The Senate 150 Medal was struck by the Royal Canadian Mint to commemorate the first time senators came to Ottawa to sit in Parliament, on Nov. 6, 1867. This year marks the 150th anniversary of its first sitting of the Canadian Senate.

The medals are being awarded to Canadians or permanent residents actively involved in their communities who, through generosity, dedication, volunteerism and hard work, make their hometowns, communities, regions, provinces or territories a better place to live. Only 1,000 medals will be awarded across the nation.

Sgt. Ramsay, who was born in Summerside and graduated from Kensington Regional High School, formed the Ontario Women in Law Enforcement (OWLE) in 1997 to promote and recognize the contribution of women in policing. Since then, several thousand female officers have been formally recognized, both provincially and internationally, for their work in policing.

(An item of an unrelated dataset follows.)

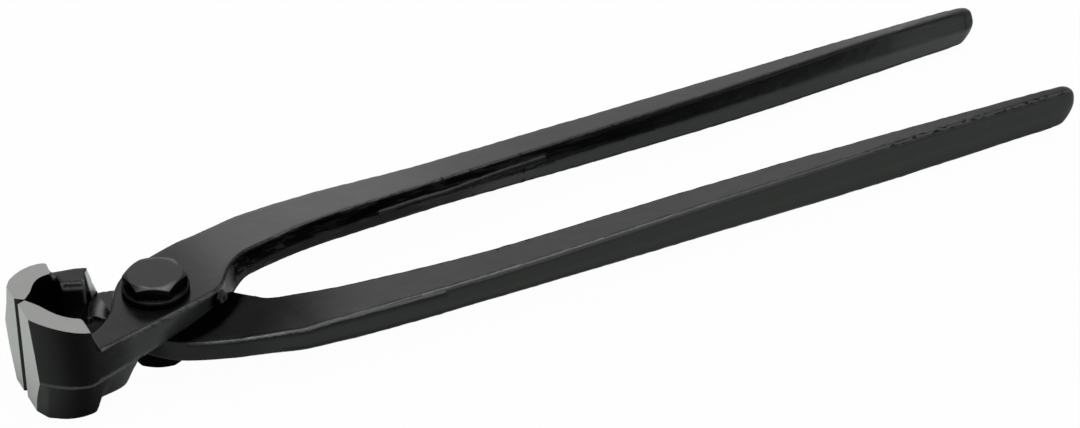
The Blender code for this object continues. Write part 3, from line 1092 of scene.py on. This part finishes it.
def light_studio():
    world = bpy.data.worlds.new("studio")
    bpy.context.scene.world = world
    world.use_nodes = True
    graph = Graph(world.node_tree)
    seen = graph.node("ShaderNodeLightPath", output="Is Camera Ray")
    glossy = graph.node("ShaderNodeLightPath", output="Is Glossy Ray")
    level = seen * (1 - world_level) + glossy * world_mirrored + world_level
    sky = graph.node("ShaderNodeBackground", {}, {"Color": white, "Strength": level})
    graph.node("ShaderNodeOutputWorld", {}, {"Surface": sky})
    for lamp in lamps:
        soft_box(*lamp)


def set_camera():
    heading, pitch = camera_heading, camera_pitch
    ahead = Vector((-math.sin(heading) * math.cos(pitch), math.cos(heading) * math.cos(pitch),
                    -math.sin(pitch)))
    side = ahead.cross(Vector((0, 0, 1))).normalized()
    above = side.cross(ahead)
    right = side * math.cos(camera_roll) + above * math.sin(camera_roll)
    up = above * math.cos(camera_roll) - side * math.sin(camera_roll)
    camera = bpy.data.cameras.new("camera")
    camera.sensor_width = camera_sensor
    camera.lens = camera_lens
    camera.shift_x, camera.shift_y = camera_shift
    camera.clip_start, camera.clip_end = camera_clip
    stand = bpy.data.objects.new("camera", camera)
    turn = Matrix((right, up, -ahead)).transposed()
    stand.matrix_world = Matrix.Translation(camera_place) @ turn.to_4x4()
    bpy.context.scene.collection.objects.link(stand)
    bpy.context.scene.camera = stand


def main():
    # One ground steel, with a lighter tone painted on the nose and a darker one on the faces
    nose_steel = ground_steel("ground_nose", nose_marks, nose_lit_tone)
    face_steel = ground_steel("ground_face", face_marks, face_shaded_tone)
    oxide = black_oxide("black_oxide")
    for node_name, body, coat, lap_side in (("upper_lever", "upper", upper_grip_coat, -1),
                                            ("lower_lever", "lower", 0, 1)):
        lacquer = dark_lacquer(body + "_lacquer", coat)
        piece = lever(node_name, (lacquer, nose_steel, face_steel, face_steel), lap_side)
        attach(piece, body)
        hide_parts(node_name)
    for node_name in ("pivot_bolt", "head_washer", "pivot_nut"):
        piece = fastener(node_name, oxide)
        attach(piece, "lower")
        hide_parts(node_name)
    thread = bolt_thread(oxide)
    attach(thread, "lower")
    stand_floor()
    light_studio()
    set_camera()
    bpy.context.scene.view_settings.view_transform = "Standard"


main()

The organization is often called upon to address various topics, such as discrimination and harassment. It is a consultant in research, such as the LaSage Report, and other topics directly affecting policing. The OWLE holds two highly rated training days and an awards dinner annually, involving almost 2,000 officers and civilians.

To mark the 20th anniversary of the OWLE, the Ontario Police College dedicated a “Timeline Wall” to recognize the contribution and progression of women in policing in Ontario.